I was already as big of a supporter of Michael Steele as is humanly possible, but it was exciting to see the enthusiasm of people as he made his way around the event. I've never witnessed a Republican with this level of popularity in our Democratic state of Maryland. People of all ages and races were stepping forward to express their support and ask him to sign autographs and pose for pictures. Everyone wants to know where the puppy from the ads is, and a lot of people with O'Malley and other Democratic stickers were Steele supporters as well. Steele Democrats, as they say. Speaking of Democrats, we encountered Ben Cardin, O'Malley, and Chris Van Hollen who all greeted Lt. Gov. Steele cordially.

The walk went for quite a while, and I even forgot I was freezing. We stopped in an art studio, where the Haitian owner praised Lt. Gov. Steele and said "we all support you. You have all of our votes! We need to have black people in positions of power in this country." There was another woman selling a Haitian cookbook; I think it was actually a book signing going on. It was interesting to stop in there, with my background in Latin American and Carribean history. Many events in the history of Haiti are quite violent and sad, but the culture and literature are fascinating.

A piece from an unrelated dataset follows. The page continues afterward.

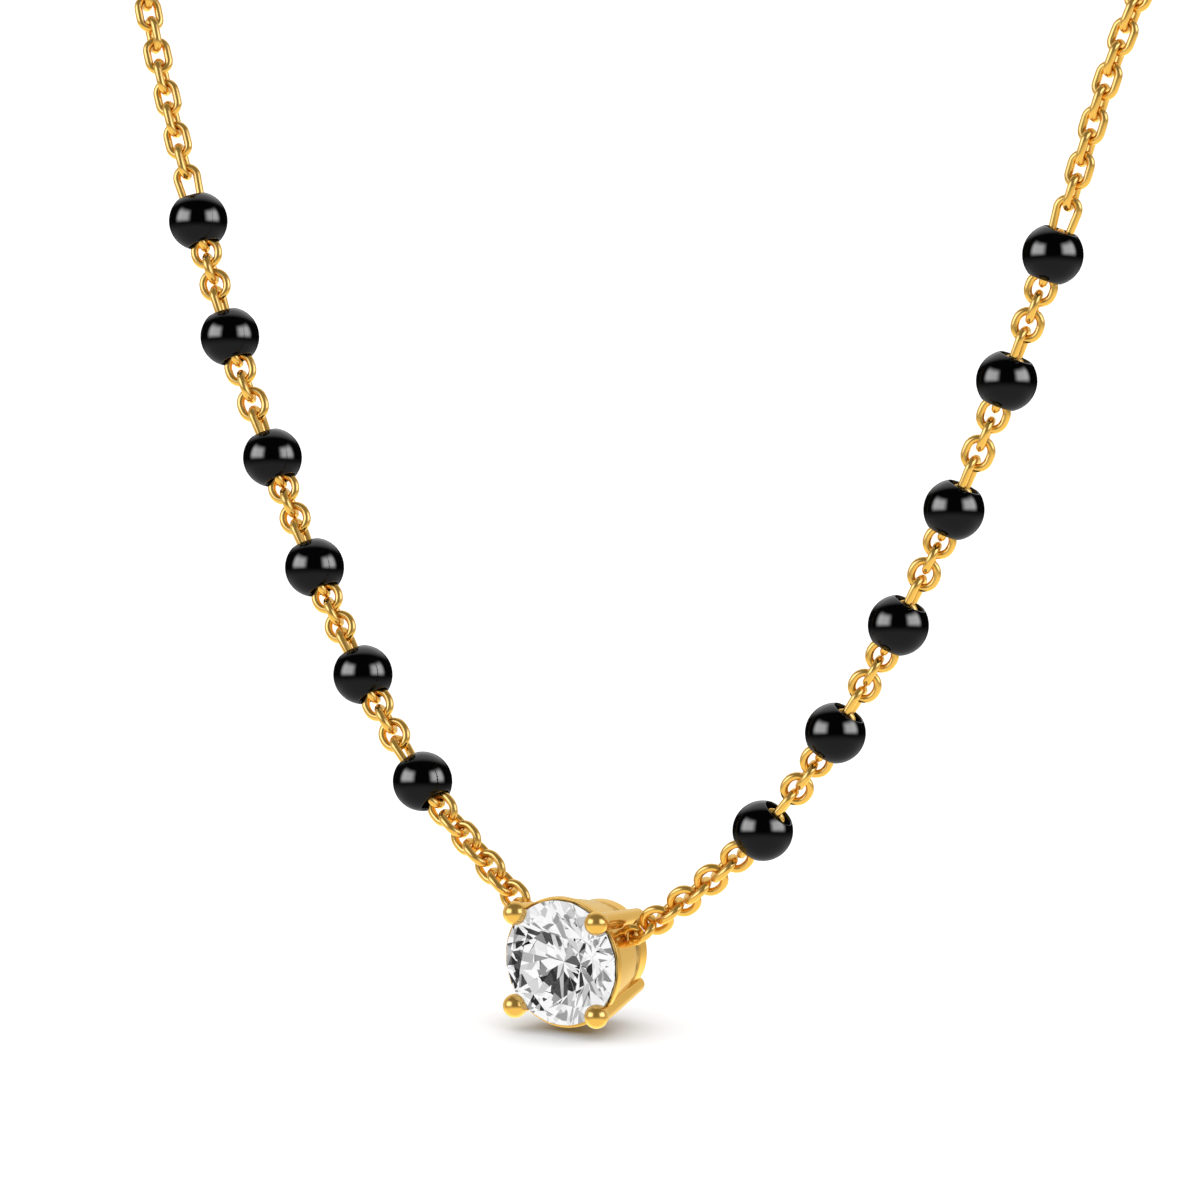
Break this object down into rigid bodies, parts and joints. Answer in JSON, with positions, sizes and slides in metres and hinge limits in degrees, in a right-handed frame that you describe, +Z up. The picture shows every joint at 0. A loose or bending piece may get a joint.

Eventually we were back at the bus again, and after a group photo, it was off to Annapolis for Mr. Steele. The bus made a U-turn and started north, chased by a secret-service type of SUV, black with flashing lights and siren. It left the bystander with the sense that a true celebrity had just left downtown Bethesda. And perhaps foreshadowed the future, in which I believe Michael Steele will be elected President. But first there's a Senate race to be won November 7, and my feeling is that Ben Cardin will be soundly defeated.

It's great to have a candidate like Michael Steele who you can be genuinely pumped up about supporting. For me, the number of candidates like that in my lifetime can be counted on one hand. And it's great to attend an event like this in Bethesda, the Athens of the modern world. We've entered the final month of the campaign, and this is what it's all about.